_Exercise data:_
● ● ●

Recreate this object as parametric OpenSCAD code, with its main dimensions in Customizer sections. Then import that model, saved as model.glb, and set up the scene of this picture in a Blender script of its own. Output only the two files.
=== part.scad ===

● ● ●

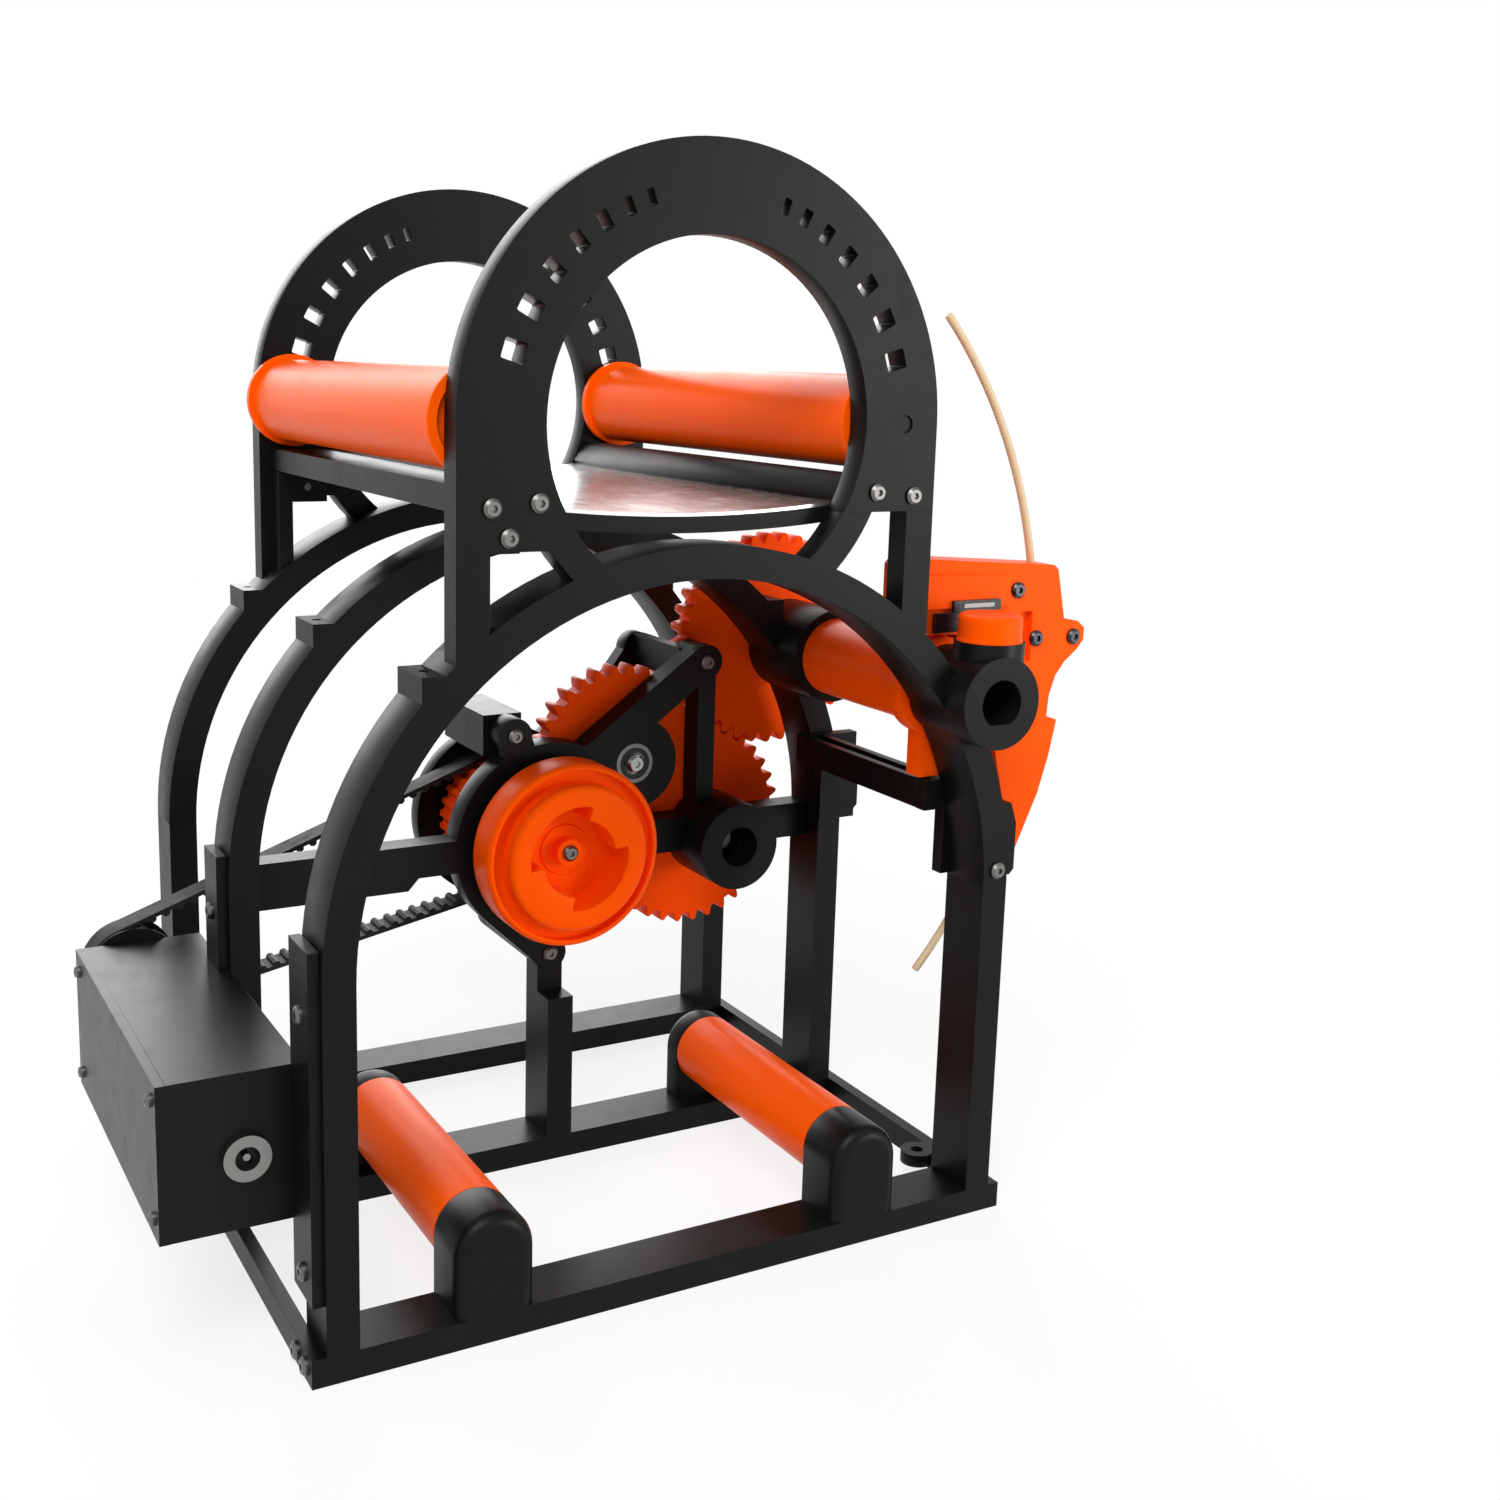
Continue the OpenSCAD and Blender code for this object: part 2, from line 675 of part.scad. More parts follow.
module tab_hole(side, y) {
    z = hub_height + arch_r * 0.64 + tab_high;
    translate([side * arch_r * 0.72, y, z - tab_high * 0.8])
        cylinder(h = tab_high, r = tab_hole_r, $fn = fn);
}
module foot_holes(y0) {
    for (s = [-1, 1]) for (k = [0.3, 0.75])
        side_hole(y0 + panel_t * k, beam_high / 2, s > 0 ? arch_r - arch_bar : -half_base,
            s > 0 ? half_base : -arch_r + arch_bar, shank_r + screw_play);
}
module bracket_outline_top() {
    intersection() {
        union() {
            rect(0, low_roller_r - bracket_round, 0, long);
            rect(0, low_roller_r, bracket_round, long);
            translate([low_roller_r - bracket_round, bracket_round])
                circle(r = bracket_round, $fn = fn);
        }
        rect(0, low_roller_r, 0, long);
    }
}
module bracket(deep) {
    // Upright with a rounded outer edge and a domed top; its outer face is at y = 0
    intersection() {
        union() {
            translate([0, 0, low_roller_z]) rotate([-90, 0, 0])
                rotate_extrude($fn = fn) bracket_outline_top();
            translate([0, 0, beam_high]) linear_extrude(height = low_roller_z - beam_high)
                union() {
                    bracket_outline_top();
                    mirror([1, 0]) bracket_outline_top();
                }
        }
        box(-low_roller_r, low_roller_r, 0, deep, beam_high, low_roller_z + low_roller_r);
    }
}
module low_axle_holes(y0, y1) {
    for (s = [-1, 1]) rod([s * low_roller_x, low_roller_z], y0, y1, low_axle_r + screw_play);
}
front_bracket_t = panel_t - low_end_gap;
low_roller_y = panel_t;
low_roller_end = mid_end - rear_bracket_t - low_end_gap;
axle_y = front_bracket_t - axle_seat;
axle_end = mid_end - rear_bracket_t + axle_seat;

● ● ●

_Set problem:_ Lines of the material that contain the word "with" are to be gathered.

_Solved problem:_
Recreate this object as parametric OpenSCAD code, with its main dimensions in Customizer sections. Then import that model, saved as model.glb, and set up the scene of this picture in a Blender script of its own. Output only the two files.
    // Upright with a rounded outer edge and a domed top; its outer face is at y = 0